Le vie ufficiali per iniziare una ricerca sono due e interconnesse. Innanzitutto si dà mandato ad un avvocato siriano adibito a dialogare con la burocrazia, poi si passa alla documentazione ufficiale di richiesta all’ambasciata siriana a Beirut. I prezzi per ricercare un parente scomparso nelle carceri segrete del Governo sono aumentati nel corso della guerra, il trend ha avuto un’impennata, il costo può raggiunge i 500 dollari per avviare la pratica. Pratica che non ha alcuna garanzia di risultato. “Sono piccole e grandi speculazioni che il Governo attua per finanziarsi”, ancora Alessio, “il milione e mezzo di profughi siriani in Libano rappresenta un canale preferenziale per il business della guerra”. Senza diritti, il Libano non ha mai firmato la convenzione relativa allo statuto dei rifugiati; costretti a lavori usuranti e al nero, mal pagati e senza alcuna assicurazione; e perennemente a rischio sgombero; i profughi siriani combattono ogni giorno per conoscere il proprio destino e quello di chi è rimasto in Siria.
“I miei fratelli non avevano alcuna connessione politica”, ci spiega Faarooq nella sua tenda del campo profughi informale di Rekhanye, “io ho partecipato a qualche manifestazione, ma loro non si sono mai interessati alle proteste, ne erano estranei”. Sono passati 4 anni da quando Faarooq ha visto per l’ultima volta i suoi tre fratelli e le possibilità di ritrovarli vivi, considerando le torture e le vessazioni che i prigionieri sono costretti a subire nelle carceri segrete di Assad, sono molto basse. “E’ anche un modo per mettersi l’anima in pace”, continua Alessio, “conoscere il destino dei propri cari vuol dire togliersi un peso difficile da digerire”. Speculazioni su speculazioni, intorno al business dei desaparecidos le incognite sono numerose, “Spesso gli avvocati a cui viene dato mandato delle ricerche sono dei truffatori, capaci di incassare i soldi delle famiglie siriane per poi scomparire nel nulla”, ci spiega Alessio. “Non abbiamo iniziato l’iter di ricerca prima per paura”, continua Faarooq, mentre ci offre del caffè, “in Libano siamo al sicuro, ma in Siria avviare una pratica di questo genere può attirare attenzioni pericolose sulla famiglia”. Timori, violenza e denaro, scavare alla ricerca dei propri cari si può quindi rivelare un arma a doppio taglio.

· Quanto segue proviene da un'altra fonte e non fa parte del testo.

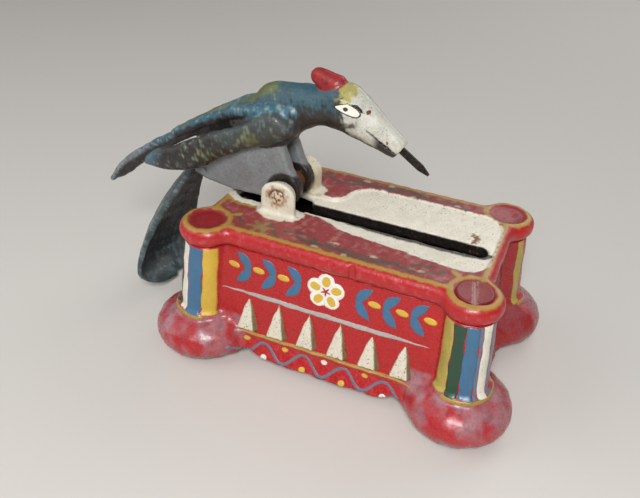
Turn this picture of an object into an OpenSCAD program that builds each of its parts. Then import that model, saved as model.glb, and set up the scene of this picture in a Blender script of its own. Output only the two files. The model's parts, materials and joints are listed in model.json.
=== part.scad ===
// Cast iron table box with a pivoting bird.
// A red footed box carries a top plate with a dished trough and a long slot. A two-part cast bird
// hangs on a pin between two lugs. Its tail paddle is the counterweight: press the head and the
// steel blade in the beak dips into the slot, let go and the bird swings back.
// Lengths are in millimetres. +Z is up, the slot runs along X and the beak points to +X.
// Inside the bird's modules the pivot is the origin, and the mid-plane is y = 0.

/* [Box] */
// Spacing of the corner discs along the box
disc_span_x = 130; // [105:1:160]
// Spacing of the corner discs across the box
disc_span_y = 71.4; // [59:0.1:86]
// Height of the deck above the table
deck_z = 72; // [60:0.5:88]
// Thickness of the cast walls
wall = 4; // [3:0.1:5]
// Setback of the wall's top edge, outwards from the disc centres
wall_out = 2.5; // [1:0.1:4]
// Sideways lean of the walls, per millimetre of height
wall_lean = 0.105; // [0:0.005:0.14]
// Radius of the corner columns at the top
column_r = 11; // [9:0.1:12]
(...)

E mentre i rifugiati continuano a combattere con le difficoltà quotidiane del loro essere ospiti indesiderati in Libano, i prezzi degli atti amministrativi che il Governo siriano dovrebbe concedere ai suoi cittadini all’estero aumentano. Dai certificati di nascita ai passaporti, ogni pratica ha visto crescere il suo costo di parecchie centinaia di dollari, rendendo ancora più difficile per il milione e mezzo di profughi in Libano sopperire l’esigenza di una semplice certificazione. “L’attestazione di nascita può costare fino a 200 dollari”, così Mahdy, rifugiato siriano del campo di Tel Abbas, regione dell’Akkar, “il passaporto fino a 300 dollari”. Fiumi di dollari prendono la via che da Beirut si inerpica fino a Damasco, mentre dalle piccole televisioni dei campo profughi un pubblico di fantasmi osserva le immagini dei bombardamenti su Homs e Aleppo.